What data should packaging suppliers use for seasonal forecasting?
Use historical SKU sales, customer promotion calendars, open opportunities, and industry seasonality patterns. Include production capacity, supplier lead times, and warehouse space so the forecast reflects operational reality. Review past stockouts and leftover inventory to see where previous assumptions were off. I also like to include proof approval dates, because a forecast with a missing approval date is just a guess wearing a tie.
How far in advance should seasonal packaging be ordered?
That depends on the product, but custom printed packaging often needs months of planning because of proofing, tooling, and production queues. Commodity items may allow shorter windows, yet they still need time for procurement, receiving, and allocation. Work backward from the customer’s ship date, then add a safety buffer for approvals and transit delays. For a rigid box out of Los Angeles, California with foil and embossing, 10-14 weeks is a much safer starting point than crossing your fingers.
What costs should be included in seasonal inventory planning for packaging suppliers?
Include material cost, print and finishing cost, storage fees, labor, and freight. Also factor in hidden costs like obsolescence, damage, rush charges, and excess changeovers. A lower unit price can still be more expensive overall if it creates too much dead stock. For example, $0.15 per unit on 20,000 pieces sounds better than $0.18 on 5,000, until 7,000 units expire after the promotion shifts.
How can packaging suppliers avoid overstock after the season ends?
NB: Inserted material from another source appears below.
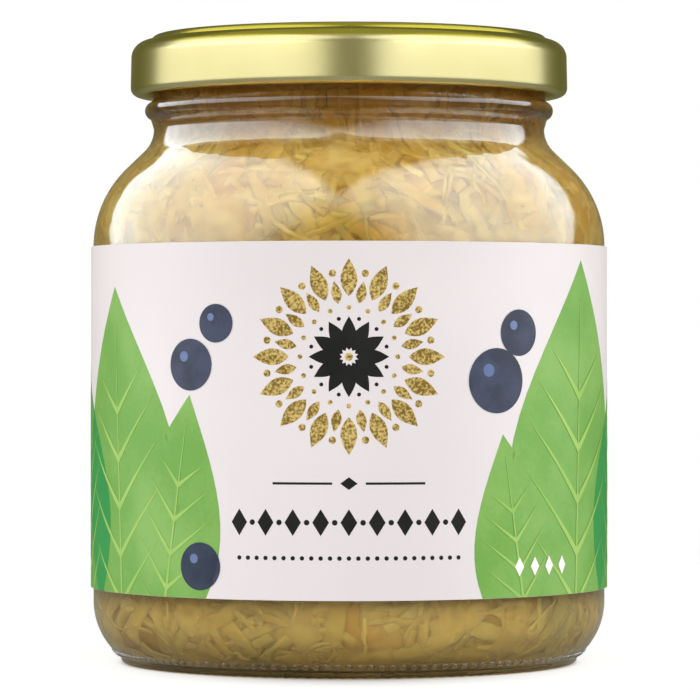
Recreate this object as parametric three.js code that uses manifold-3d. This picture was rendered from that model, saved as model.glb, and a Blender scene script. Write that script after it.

Order in tiers instead of all at once when demand is uncertain. Use conservative safety stock for non-core seasonal SKUs and tighter controls for finished goods with short shelf life in the market. Track sell-through weekly so excess inventory can be redirected, discounted, or prevented in the next cycle. If a holiday sleeve only sells for six weeks in Q4, do not pretend it has a second life in March unless the client has already approved that artwork and quantity.